Directions for this task:
Write the material out again, line by line, exactly as it is.

Material provided:
========================

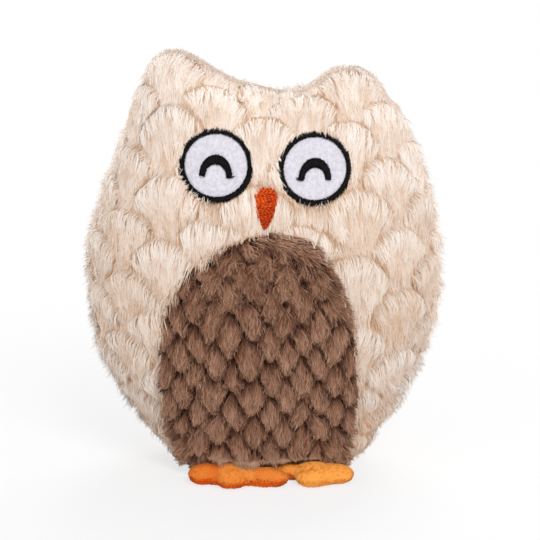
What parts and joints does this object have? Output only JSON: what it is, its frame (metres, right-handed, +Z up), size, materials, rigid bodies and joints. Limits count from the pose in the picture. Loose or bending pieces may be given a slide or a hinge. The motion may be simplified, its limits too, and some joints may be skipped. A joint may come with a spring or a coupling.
{
  "type": "plush owl",
  "caption": "Sitting plush owl with scalloped pile, a fleecy belly patch, round stitched eyes, a stitched beak and soft three-toed feet.",
  "frame": {"origin": "middle of the flat base on which the owl stands", "axes": "+Z up, the beak looks along -Y, +X to the viewer's right; the body is tallest along Z and thinnest along Y"},
  "size_m": [0.1817, 0.1095, 0.2181],
  "materials": {
    "cream_plush": "long combed pile, embossed in scallops",
    "brown_plush": "fleecy pile in pointed tufts",
    "orange_fleece": "short brushed pile",
    "white_felt": "matt needled felt",
    "black_thread": "satin-stitched thread",
    "orange_thread": "satin-stitched thread",
    "fibre_fill": "loose polyester fibre"
  },
  "bodies": {
    "body": {"front_panel": "cream_plush", "back_panel": "cream_plush", "belly_panel": "brown_plush", "base_panel": "cream_plush", "side_seam": "cream_plush", "belly_seam": "brown_plush", "base_seam": "cream_plush", "body_fill": "fibre_fill", "beak": "orange_thread", "eye_disc_left": "white_felt", "eye_ring_left": "black_thread", "eye_arc_left": "black_thread", "eye_disc_right": "white_felt", "eye_ring_right": "black_thread", "eye_arc_right": "black_thread"},
    "foot_left": {"foot_left_top": "orange_fleece", "foot_left_sole": "orange_fleece", "foot_left_fill": "fibre_fill"},
    "foot_right": {"foot_right_top": "orange_fleece", "foot_right_sole": "orange_fleece", "foot_right_fill": "fibre_fill"}
  },
  "joints": [
    {"name": "foot_left_flap", "type": "hinge", "parent": "body", "child": "foot_left", "pos_m": [-0.0183, -0.03493, 0.005], "axis": [-1, 0, 0], "range_deg": [-30, 40]},
    {"name": "foot_right_flap", "type": "hinge", "parent": "body", "child": "foot_right", "pos_m": [0.022, -0.03493, 0.005], "axis": [-1, 0, 0], "range_deg": [-30, 40]}
  ]
}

========================

Response below:
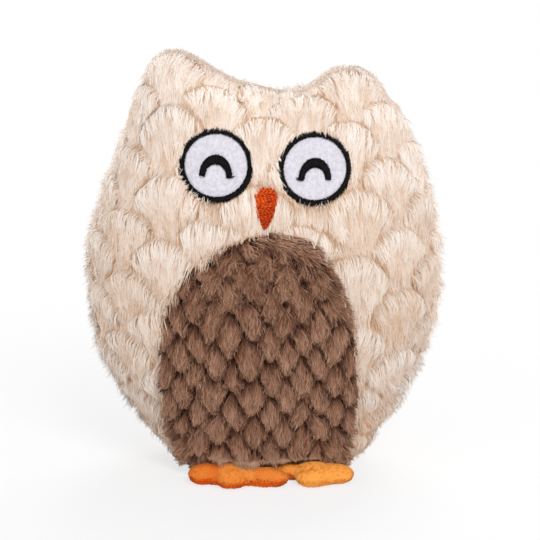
What parts and joints does this object have? Output only JSON: what it is, its frame (metres, right-handed, +Z up), size, materials, rigid bodies and joints. Limits count from the pose in the picture. Loose or bending pieces may be given a slide or a hinge. The motion may be simplified, its limits too, and some joints may be skipped. A joint may come with a spring or a coupling.
{
  "type": "plush owl",
  "caption": "Sitting plush owl with scalloped pile, a fleecy belly patch, round stitched eyes, a stitched beak and soft three-toed feet.",
  "frame": {"origin": "middle of the flat base on which the owl stands", "axes": "+Z up, the beak looks along -Y, +X to the viewer's right; the body is tallest along Z and thinnest along Y"},
  "size_m": [0.1817, 0.1095, 0.2181],
  "materials": {
    "cream_plush": "long combed pile, embossed in scallops",
    "brown_plush": "fleecy pile in pointed tufts",
    "orange_fleece": "short brushed pile",
    "white_felt": "matt needled felt",
    "black_thread": "satin-stitched thread",
    "orange_thread": "satin-stitched thread",
    "fibre_fill": "loose polyester fibre"
  },
  "bodies": {
    "body": {"front_panel": "cream_plush", "back_panel": "cream_plush", "belly_panel": "brown_plush", "base_panel": "cream_plush", "side_seam": "cream_plush", "belly_seam": "brown_plush", "base_seam": "cream_plush", "body_fill": "fibre_fill", "beak": "orange_thread", "eye_disc_left": "white_felt", "eye_ring_left": "black_thread", "eye_arc_left": "black_thread", "eye_disc_right": "white_felt", "eye_ring_right": "black_thread", "eye_arc_right": "black_thread"},
    "foot_left": {"foot_left_top": "orange_fleece", "foot_left_sole": "orange_fleece", "foot_left_fill": "fibre_fill"},
    "foot_right": {"foot_right_top": "orange_fleece", "foot_right_sole": "orange_fleece", "foot_right_fill": "fibre_fill"}
  },
  "joints": [
    {"name": "foot_left_flap", "type": "hinge", "parent": "body", "child": "foot_left", "pos_m": [-0.0183, -0.03493, 0.005], "axis": [-1, 0, 0], "range_deg": [-30, 40]},
    {"name": "foot_right_flap", "type": "hinge", "parent": "body", "child": "foot_right", "pos_m": [0.022, -0.03493, 0.005], "axis": [-1, 0, 0], "range_deg": [-30, 40]}
  ]
}